For Finland the Planning and Review Process (PARP) is the most important single tool that NATO offers to a partner country. It enhances extensively the development of capabilities and inter-operability of our Defence Forces. Finland has participated in NATO’s Partnership for Peace program and the Planning and Review Process from the very beginning, for more than fifteen years. A new element in our co-operation with NATO is our participation in the NRF Response Forces Pool; this year, we contribute a Deployable CBRN Laboratory with a detachment of some 50 experts and next year, a Special Operations Task Group followed by Air Force and Navy units.

We will continue to use all partnership tools available for us to the fullest extent in the future as well. We consider that this enhances the cost-efficient and comprehensive development of our Defence Forces and secures the ability of our troops and systems to respond to all tasks, both national and international, that the Defence Forces may face.

Today multinational capability development takes often place in small groups when countries with similar needs and interests come together. Co-operation is further facilitated by a regional approach. This development does not conflict with the development in the EU and NATO, as co-operation is never a zero-sum game between different forums, but should be promoted on bilateral, regional, European and trans-atlantic levels. States that are interested in co-operation choose the best forum for each project on a case by case basis.

The Nordic countries are committed, both on the political and military levels, to defence co-operation (Nordic Defence cooperation, NORDEFCO). NORDEFCO is widely seen as an example of well-functioning regional co-operation, pooling and sharing and smart defence. Deepening co-operation aims at cost-efficiency and securing resources for the development and maintenance of core capabilities. Key areas for our co-operation are training and exercises, armaments co-operation, crisis-management and capabilities co-operation.

As incoming chair of NORDEFCO in 2013, Finland will focus on further promoting capability co-operation in order to take it yet one step further. We also see a lot of value in the increased inter-operability gained through training and exercises between the Nordic neighbours. From the Finnish point of view it is central that concrete and pragmatic results can be achieved alongside the political process in the work for Nordic co-operation.

The Northern Group of nations is a new form of defence co-operation which started in 2010 on the initiative of Great Britain. It now includes the Nordic and Baltic countries, Germany, Great Britain, the Netherlands and Poland.
For Finland the Northern Group is a discussion forum for questions relevant to Northern Europe, but the group may also help us identify opportunities for capabilities co-operation.

An important element is brought through bilateral co-operation. Even if the core capabilities of Finland’s defence are controlled by us, the maintenance and development depend on international co-operation. An excellent example is the acquisition and mid-life-update of our F-18 fighters in co-operation with the United States. The bilateral co-operation with the United States continues to be vital for Finland.

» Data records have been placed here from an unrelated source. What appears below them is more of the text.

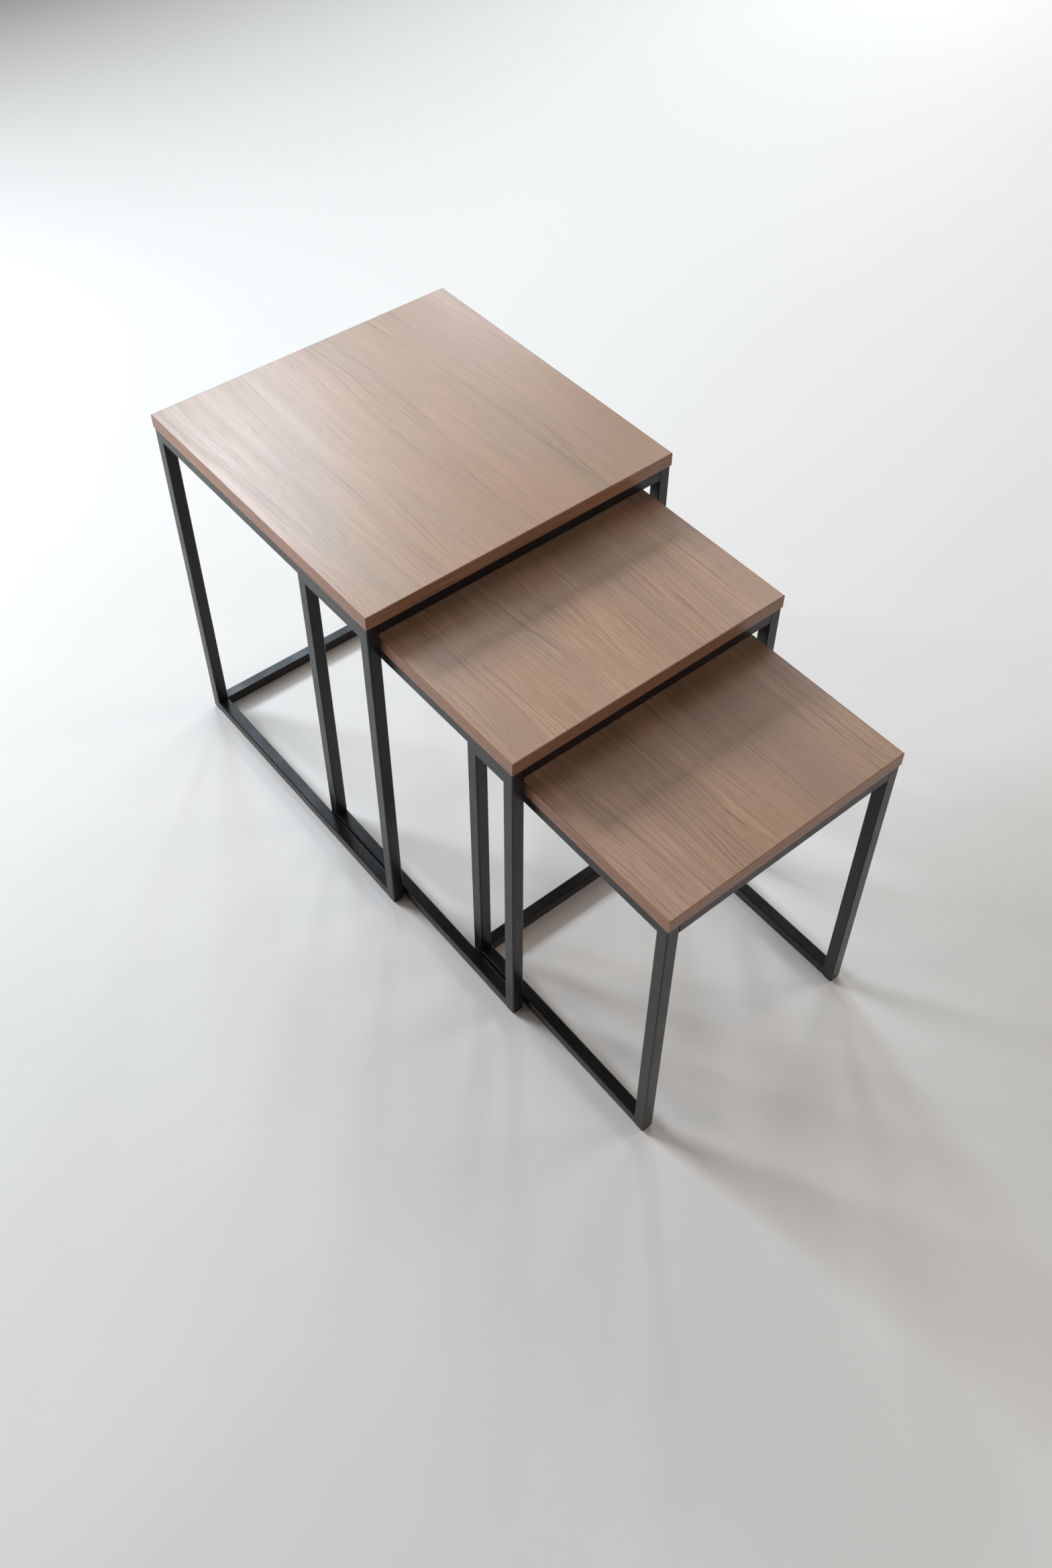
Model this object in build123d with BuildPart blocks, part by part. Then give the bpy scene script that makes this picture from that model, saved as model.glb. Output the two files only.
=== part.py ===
from build123d import *
import os

# A nest of three side tables, drawn out towards the front.
# X runs across the tables, Y from front to back and Z up, in millimetres.
# The origin is on the floor, in the middle of the whole set as it stands.

# ---- Frame stock: square steel tube, welded into frames and powder coated ----
tube = 18.0  # outside, each way
tube_wall = 1.5
tube_corner = 2.0  # outer corner radius

# ---- Boards: chipboard with a decorative sheet on top and banding round the edge ----
core_thickness = 20.0
laminate = 1.0
edge_band = 1.2
band_arris = 0.5  # flat trimmed along the banding's long outer edges
overhang = 1.0  # how far a board stands past its frame

# ---- Glides: plastic pads stuck under the four corners of a frame ----
glide_side = 16.5
glide_height = 2.5
glide_corner = 2.5  # cut off the pad's upright corners
glide_rim = 0.8  # flat round the pad's lower edge

# ---- Corner tabs, and the hex-head tapping screws that hold the board down on them ----
tab_leg = 34.0  # length of a tab along each rail
tab_nose = 8.0  # blunt end of a tab, where its weld stops
tab_thickness = 3.0
screw_inset = 11.0  # screw centre from each of the two rails
screw_radius = 2.1
screw_head_flats = 7.0
screw_head_height = 2.8
screw_length = 16.0  # under the head
screw_clearance = 0.2  # between the screw and the holes in tab and board

# ---- Large table ----
large_width = 500.0
large_depth = 510.0
large_height = 595.0

# ---- How the smaller tables fit inside ----
nest_side_gap = 11.0  # each side, between a board and the legs it passes between
middle_depth = 450.0
small_depth = 362.0
middle_headroom = 9.0  # over the middle table, under the rails of the large one
small_headroom = 15.0  # over the small table, under the rails of the middle one

# ---- How far they are drawn out ----
middle_pull = 255.0  # middle front edge ahead of the large one
small_pull = 243.5  # small front edge ahead of the middle one
middle_left_gap = 1.0  # left edge of the middle board to the large table's legs
small_left_gap = 3.0  # left edge of the small board to the middle table's legs

# ---- Worked out from the above ----
board = core_thickness + laminate
step_in = 2 * (overhang + tube + nest_side_gap)
middle_width = large_width - step_in
small_width = middle_width - step_in
middle_height = large_height - board - tube - middle_headroom
small_height = middle_height - board - tube - small_headroom

set_depth = large_depth + middle_pull + small_pull
large_front = set_depth / 2 - large_depth
middle_front = large_front - middle_pull
small_front = middle_front - small_pull
middle_centre = middle_left_gap - nest_side_gap
small_centre = middle_centre + small_left_gap - nest_side_gap

os.makedirs("parts", exist_ok=True)


def save(piece, label):
    """Labels a finished piece and writes it."""
    piece.part.label = label
    export_step(piece.part, f"parts/{label}.step")


def tube_run(start, length, mitres=()):
    """A hollow square tube that grows from the plane start, cut back by mitre planes."""
    with BuildPart() as run:
        with BuildSketch(start):
            RectangleRounded(tube, tube, tube_corner)
            Rectangle(tube - 2 * tube_wall, tube - 2 * tube_wall, mode=Mode.SUBTRACT)
        extrude(amount=length)
        for mitre in mitres:
            split(bisect_by=mitre, keep=Keep.TOP)
    return run


def side_loop(name, side, x, front, back, low, high):
    """Two legs and two rails, mitred into a closed loop that lies across x."""

    def mitre(y, z, into_y, into_z):
        """The 45 degree cut through the loop's corner at y, z, facing what is kept."""
        return Plane((x, y, z), x_dir=(1, 0, 0), z_dir=(0, into_y, into_z))

    for end, y, inward in (("front", front, 1), ("back", back, -1)):
        foot = Plane((x, y + inward * tube / 2, low))
        cuts = (mitre(y, low, -inward, 1), mitre(y, high, -inward, -1))
        save(tube_run(foot, high - low, cuts), f"{name}_{end}_{side}_leg")

    for level, z, inward in (("bottom", low, 1), ("top", high, -1)):
        end_on = Plane((x, front, z + inward * tube / 2), x_dir=(1, 0, 0), z_dir=(0, 1, 0))
        cuts = (mitre(front, z, 1, -inward), mitre(back, z, -1, -inward))
        save(tube_run(end_on, back - front, cuts), f"{name}_{side}_{level}_rail")


def cross_rail(label, x, y, z, length):
    """A square-cut tube butted between the two side loops, centred on x."""
    end_on = Plane((x - length / 2, y, z), x_dir=(0, 1, 0), z_dir=(1, 0, 0))
    save(tube_run(end_on, length), label)


def glides(floor, spacing):
    """Four pads on the floor, one under each leg."""
    with BuildPart() as pads:
        with BuildSketch(floor):
            with GridLocations(*spacing, 2, 2):
                Rectangle(glide_side, glide_side)
            chamfer(vertices(), glide_corner)
        extrude(amount=glide_height)
        chamfer(faces().filter_by(Axis.Z).group_by(Axis.Z)[0].edges(), glide_rim)
    return pads


def corner_tabs(plane, half_width, half_depth, spacing):
    """Four gussets inside the frame's corners, sketched in one corner and mirrored."""
    with BuildPart() as gussets:
        with BuildSketch(plane):
            with BuildLine():
                Polyline(
                    (half_width, half_depth),
                    (half_width - tab_leg, half_depth),
                    (half_width - tab_leg, half_depth - tab_nose),
                    (half_width - tab_nose, half_depth - tab_leg),
                    (half_width, half_depth - tab_leg),
                    close=True,
                )
            make_face()
            mirror(about=Plane.YZ)
            mirror(about=Plane.XZ)
            with GridLocations(*spacing, 2, 2):
                Circle(screw_radius + screw_clearance, mode=Mode.SUBTRACT)
        extrude(amount=tab_thickness)
    return gussets


def screws(plane, spacing):
    """Four flat-ended hex-head screws, with their heads seated under the plane."""
    with BuildPart() as fixings:
        with BuildSketch(plane):
            with GridLocations(*spacing, 2, 2):
                RegularPolygon(screw_head_flats / 2, 6, major_radius=False)
        extrude(amount=-screw_head_height)
        with BuildSketch(plane):
            with GridLocations(*spacing, 2, 2):
                Circle(screw_radius)
        extrude(amount=screw_length)
    return fixings


def board_core(plane, width, depth, spacing):
    """The chipboard, with blind pilot holes from below for the screws."""
    with BuildPart() as core:
        with BuildSketch(plane):
            Rectangle(width, depth)
        extrude(amount=core_thickness)
        with BuildSketch(plane):
            with GridLocations(*spacing, 2, 2):
                Circle(screw_radius + screw_clearance)
        extrude(amount=screw_length - tab_thickness + screw_clearance, mode=Mode.SUBTRACT)
    return core


def top_laminate(plane, width, depth):
    """The decorative sheet glued over the core."""
    with BuildPart() as decor:
        with BuildSketch(plane):
            Rectangle(width, depth)
        extrude(amount=laminate)
    return decor


def bands(plane, along, length, apart):
    """A pair of edge bands of one length, with their outer faces this far apart."""
    across = Axis.Y if along == Axis.X else Axis.X
    size = (length, edge_band) if along == Axis.X else (edge_band, length)
    spacing = (0, apart - edge_band) if along == Axis.X else (apart - edge_band, 0)
    count = (1, 2) if along == Axis.X else (2, 1)
    with BuildPart() as pair:
        with BuildSketch(plane):
            with GridLocations(*spacing, *count):
                Rectangle(*size)
        extrude(amount=board)
        outer = edges().filter_by(along).group_by(across)
        chamfer(outer[0] + outer[-1], band_arris)
    return pair


def table(name, width, depth, height, centre, front, back_rail):
    """All the pieces of one table, from the floor up."""
    under_board = height - board
    frame_width = width - 2 * overhang
    frame_depth = depth - 2 * overhang
    frame_front = front + overhang
    frame_back = frame_front + frame_depth
    floor = Plane((centre, front + depth / 2, 0))

    leg_spacing = (frame_width - tube, frame_depth - tube)
    save(glides(floor, leg_spacing), f"{name}_glides")

    for side, x in (("left", centre - leg_spacing[0] / 2), ("right", centre + leg_spacing[0] / 2)):
        side_loop(name, side, x, frame_front, frame_back, glide_height, under_board)

    between = frame_width - 2 * tube
    top = under_board - tube / 2
    cross_rail(f"{name}_front_top_rail", centre, frame_front + tube / 2, top, between)
    cross_rail(f"{name}_back_top_rail", centre, frame_back - tube / 2, top, between)
    if back_rail:
        low = glide_height + tube / 2
        cross_rail(f"{name}_back_bottom_rail", centre, frame_back - tube / 2, low, between)

    half_width = frame_width / 2 - tube
    half_depth = frame_depth / 2 - tube
    spacing = (2 * (half_width - screw_inset), 2 * (half_depth - screw_inset))
    under_tabs = floor.offset(under_board - tab_thickness)
    save(corner_tabs(under_tabs, half_width, half_depth, spacing), f"{name}_corner_tabs")
    save(screws(under_tabs, spacing), f"{name}_screws")

    core_size = (width - 2 * edge_band, depth - 2 * edge_band)
    seat = floor.offset(under_board)
    save(board_core(seat, *core_size, spacing), f"{name}_board_core")
    save(top_laminate(seat.offset(core_thickness), *core_size), f"{name}_top_laminate")
    save(bands(seat, Axis.X, width, depth), f"{name}_front_back_bands")
    save(bands(seat, Axis.Y, core_size[1], width), f"{name}_side_bands")


table("large", large_width, large_depth, large_height, 0, large_front, True)
table("middle", middle_width, middle_depth, middle_height, middle_centre, middle_front, False)
table("small", small_width, small_depth, small_height, small_centre, small_front, True)
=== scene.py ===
# %% [markdown]
# # A nest of three side tables
#
# The object is three open frames of square steel tube, powder coated black, each with a
# walnut-look board on top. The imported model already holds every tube, board layer, tab, glide
# and screw at its real size, so this lesson is about finish: what each surface is made of, how
# it was made in the factory, and which nodes give the same look.
#
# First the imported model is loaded.

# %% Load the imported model
import math

import bpy
from mathutils import Matrix, Vector


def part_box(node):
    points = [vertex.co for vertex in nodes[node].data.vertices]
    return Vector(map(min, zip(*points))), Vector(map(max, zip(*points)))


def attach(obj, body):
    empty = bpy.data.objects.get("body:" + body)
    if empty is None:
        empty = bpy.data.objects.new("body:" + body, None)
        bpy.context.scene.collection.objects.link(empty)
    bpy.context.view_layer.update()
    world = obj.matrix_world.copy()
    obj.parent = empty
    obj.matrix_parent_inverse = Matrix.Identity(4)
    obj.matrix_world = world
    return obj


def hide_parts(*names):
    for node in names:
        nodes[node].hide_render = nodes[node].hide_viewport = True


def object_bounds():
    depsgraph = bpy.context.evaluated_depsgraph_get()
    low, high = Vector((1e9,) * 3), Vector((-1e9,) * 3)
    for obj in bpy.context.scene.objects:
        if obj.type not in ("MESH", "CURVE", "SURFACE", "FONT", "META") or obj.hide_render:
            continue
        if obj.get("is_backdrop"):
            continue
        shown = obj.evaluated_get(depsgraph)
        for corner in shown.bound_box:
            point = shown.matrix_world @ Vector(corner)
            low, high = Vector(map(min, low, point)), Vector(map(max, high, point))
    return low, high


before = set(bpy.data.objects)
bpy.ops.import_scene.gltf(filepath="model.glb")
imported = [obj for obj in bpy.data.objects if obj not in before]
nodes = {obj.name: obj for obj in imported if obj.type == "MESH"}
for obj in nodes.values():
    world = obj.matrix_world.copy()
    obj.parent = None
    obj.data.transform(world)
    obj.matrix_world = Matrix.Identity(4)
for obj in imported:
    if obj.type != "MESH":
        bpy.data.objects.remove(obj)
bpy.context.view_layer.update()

MM = 0.001
TABLES = ("large", "middle", "small")


# %% [markdown]
# ## Camera
#
# The set is seen from high up at the front left, through a lens of about 35 mm. The frame is
# upright, and the camera's back is shifted a little, as on a view camera, so that the tables sit
# above the middle of the picture while the camera keeps its own direction.
#
# A camera could be aimed with a constraint at an empty. Here its direction is built from three
# turns, heading, pitch and roll, because then each number says one thing about how it is held.

# %% Camera
CAMERA_PLACE = Vector((-0.909, -1.110, 1.862))
CAMERA_HEADING = math.radians(-39.43)
CAMERA_DOWN = math.radians(46.88)
CAMERA_ROLL = math.radians(0.37)
LENS_MM = 34.59
SENSOR_MM = 36.0
SHIFT_UP = -0.0712

camera_data = bpy.data.cameras.new("camera")
camera_data.sensor_width = SENSOR_MM
camera_data.lens = LENS_MM
camera_data.shift_y = SHIFT_UP
camera = bpy.data.objects.new("camera", camera_data)
bpy.context.scene.collection.objects.link(camera)
camera.matrix_world = (
    Matrix.Translation(CAMERA_PLACE)
    @ Matrix.Rotation(CAMERA_HEADING, 4, "Z")
    @ Matrix.Rotation(math.pi / 2 - CAMERA_DOWN, 4, "X")
    @ Matrix.Rotation(CAMERA_ROLL, 4, "Z")
)
bpy.context.scene.camera = camera
bpy.context.scene.view_settings.view_transform = "Standard"
print("camera", round(CAMERA_PLACE.length, 2), "m from the origin")


# %% [markdown]
# ## Light
#
# The room has windows in the wall behind the tables. Two low ones are the brightest: a wide one
# far to the left and a narrow one to the right, and they throw the long soft shadows over the
# floor. A tall one, nearly behind the tables, shows in the boards' lacquer as a pale sheen towards
# their far left. A smaller high one helps it, and the lit cornice above shows in the top faces of
# the low rails. Panels at the sides and in front are the room's walls, and a faint ceiling reaches
# into the shade under the edges of the boards.
#
# A sun lamp would give one direction and a hard edge. Area lamps as large as the windows give the
# width of a shadow's edge too. The world could stand for the walls, but it would light the fronts
# of the black tubes as much as their sides, so it is kept almost dark and panels do that work. Only
# where the camera sees past the floor is it pale, as a studio wall would be.
#
# A lamp's watts depend on its size. What the eye compares is how bright each window looks, so that
# is the number given, and the watts are worked out from it. The windows don't overlap in the wall,
# because each would then hide a part of the other in reflections. The left one is kept out of
# reflections altogether, as behind a net curtain: from low down it would glare white on the boards.

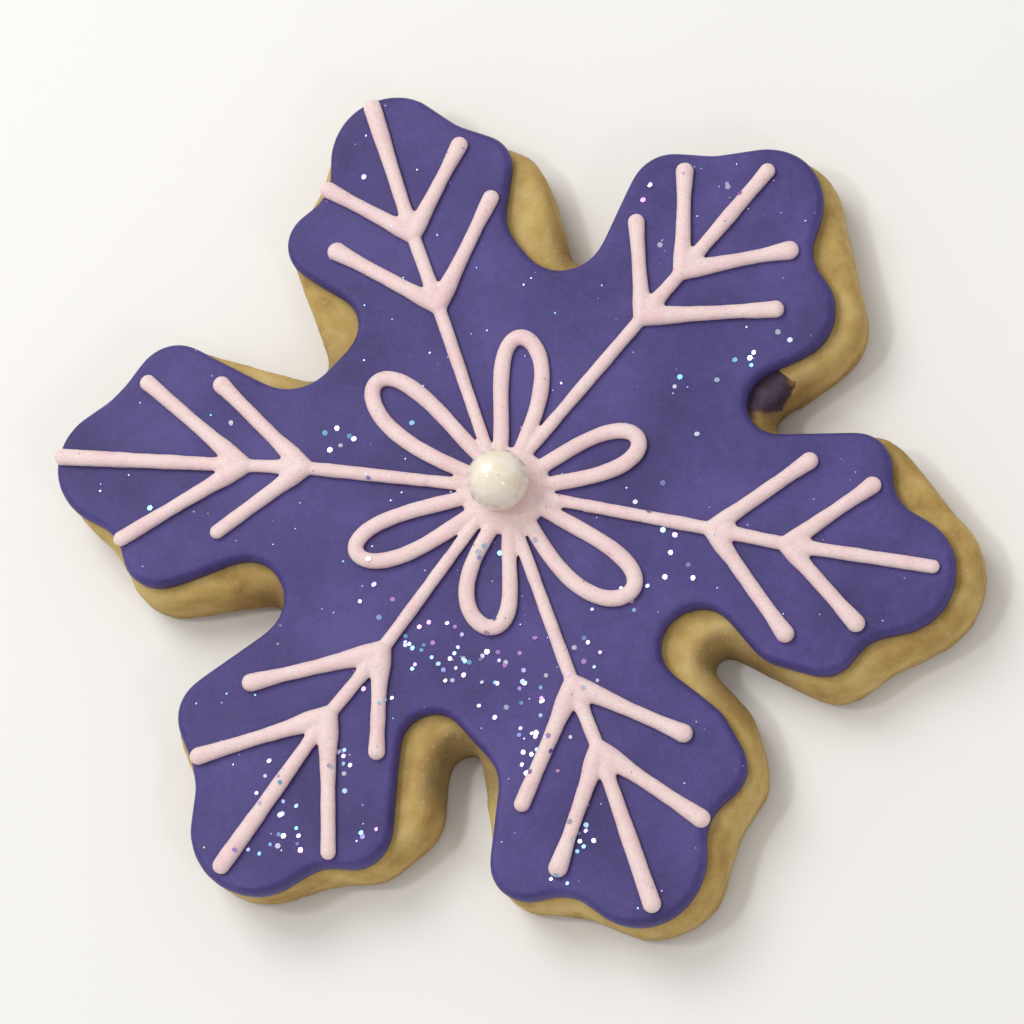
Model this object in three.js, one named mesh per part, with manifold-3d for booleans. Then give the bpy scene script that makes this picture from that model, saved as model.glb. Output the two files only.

Seeking closer multinational defence co-operation is the only way to develop, maintain and deploy military capabilities. We consider that this trend will only intensify by the 2020s. Close co-operation and enhanced networks do not offer us security guarantees, but are essential for securing capabilities in the future. By taking part actively in multinational defence co-operation we can also deliver whenever new co-operation areas, procedures, structures or requirements are created and developed.